Now as I live in Seattle, rain is already a constant presence, the topic of every conversation even with those not living near you. In fact, it’s probably more of a topic of conversation with them, convinced as they are that Seattle is nothing but a literal storm cloud. But the summers here can actually be dry. Stretches of bright blue days with not a cloud in sight are common. And so my housemates and I were talking about watering the garden and the little catnip plant that kept drying out, when I did what I always do with people I love; I told a story. I playfully brought up a Talmudic figure I enjoy, Choni the Circle Maker.
Choni the Circle Maker – Choni with a hard gutteral ch – lived back in the 1st century BCE. We have a few different stories about him, but the most well known is from tractate Taanit in the Babylonian Talmud. During a harsh dry spell, Choni drew a circle in the dust, stood in the center, and proclaimed to g-d he wouldn’t move until there was rain. When it began to drizzle, he blatantly told g-d it wasn’t enough! When it started to pour in torrents, he called out “I asked for rains of goodwill, blessing, and generosity! Not this.” And g-d listened. The rains softened.
Later as I was listening to Victoria Hanna’s Alph Beit, which features prayers for rain on Hoshannah Rabba, my mind fixated on Choni again. For no other reason than that second fixation, I chose him.

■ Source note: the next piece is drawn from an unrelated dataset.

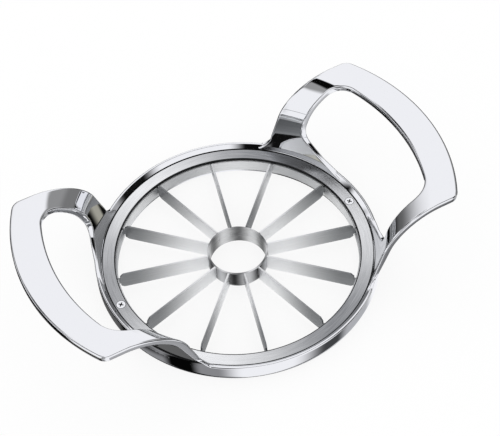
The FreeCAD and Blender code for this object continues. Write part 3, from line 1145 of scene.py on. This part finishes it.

My other ancestor choice was more fraught. After weeping through Kol Nidre, my partner Molly was trying to comfort me, to let me talk through why I couldn’t stop crying. As it often is during a moment, I couldn’t explain it head-on. It was all so overwhelming. Anyway, how /does/ one announce to a loved one that you’ve lost any shred of hope?
I hiccuped and bubbled, trying to stave off the tears, when I landed with Nachshon – a minor Torah character with some famous midrash. Our midrash tells us that the just-escaped people were trapped at the edge of the reed sea with Pharoah in pursuit and the water unparted. While everyone else was panicking and gripped in terror, while Moses talked to g-d, Nachshon just started walking into the water. Whether calmly or vigorously, whether he was brave or scared or both, he just strode into the sea.
Because there was no other choice.
Miraculously, the waters parted as Nachshon got deeper, some say just as his nostrils touched the water. Some even say the waters may not have parted if not for Nachshon. But I, I felt like I was drowning. I felt like we were all just walking eternally into the water of this chaos, begging and hoping beyond hope it would part and we might walk upon solid dry land. Hell, most of us would even take a swamp compared to the inundation of this year. And because I came to Nachshon in the midst of my despair, I chose him as another ancestor to lead me through the year.
—–
On the end of Shabbat Shuvah I rolled the die. I threw from my right hand, hoping for metaphorical mercy and abundance. I focused all my love and desperation into the roll, wishing for some shred of understanding.
It landed on zayin.
My mind lept immediately to the sephirot Netzach, the seventh sephirot of ten – associated with Moses – how it’s a place of power and action, a site of endurance. I recalled that it is the location of love that seems presented in harshness or restriction. I remembered how on the sephirot map shaped like a human – the yashar formation – Netzach represents the right leg forward.
And suddenly I came to a realization. These subconscious choices were all the same. they were all tied inextricably together and that through them I saw my year’s path.
I have spent much of my life one-foot back, trying to balance before I even lost my footing. I have put practicality before my deeper hopes and wishes. I have protected myself from disappointment by refusing to share my self fully. And this year has been nothing but a desperate balancing act for an entire world, trying to keep one foot back while on a tightrope over death. It’s understandable we’re all trying to stand in place with such a charm below us. And I simply can’t anymore.
—–
On Yom Kippur, I faced an internal death. I lost all hope – in myself, in the world, in every atom of humanity. I felt as if death could come and I would leave quietly. And after 26 hours of no water and no food and no touch, after curling up under my blanket and crying out as Jonah “You cast me into the depths! I am sinking to the base of the mountains!,” after surrendering up my hope, I went into our yard to pray Ne’ilah. I still wasn’t hungry or thirsty. I just wanted to curl back up and never open myself to feeling again. The gates were already shut. Why would I call out to open them? But still, I called to the sky the whispered words we stole from the angels “Baruch shem kavod.” And I yelled the final verse seven times “Hashem is g-d. Adonai hu haelohim” before just letting my shofar blast slowly bleed out.
And after, I breathed in the cooling night air. I saw the moon coming back, growing more full since Rosh Hashannah. I carefully pulled a small cherry tomato from our garden and ate it, breaking the fast. I begin crying again. A dam had burst, and I cried in happiness and pleasure at such a small perfect thing.
—–
My death – even the real one, much less this symbolic one we are all supposed to experience on Yom Kippur – will mean little to the world. But while I am here, I want it to be for good, for life. I want to put my foot forward into the world. And if the only hope I have is a small tomato grown with my somewhat fickle attention, it will be enough.
I have found a place beyond hope. In this latest breaking, some of the final fortresses I built around my heart so long ago tore open and now I can’t rebuild them. The me with that terrible necessary power is gone. And so now?
With no hope and the fortresses down, I need helpers, I need other humans who will remind me how beautiful this can be, could be. I need to blossom and put forth shoots, my own flowers into the world – I want the dead staff of my hope to bloom again.
I must be Choni, demanding our blessings, refusing to leave and refusing to stop until the healing rains come. I must be Nachshon, stepping into the sea, backwards towards the future with no knowing that a miracle may occur. We can’t wait for the miracle. We must make it ourselves.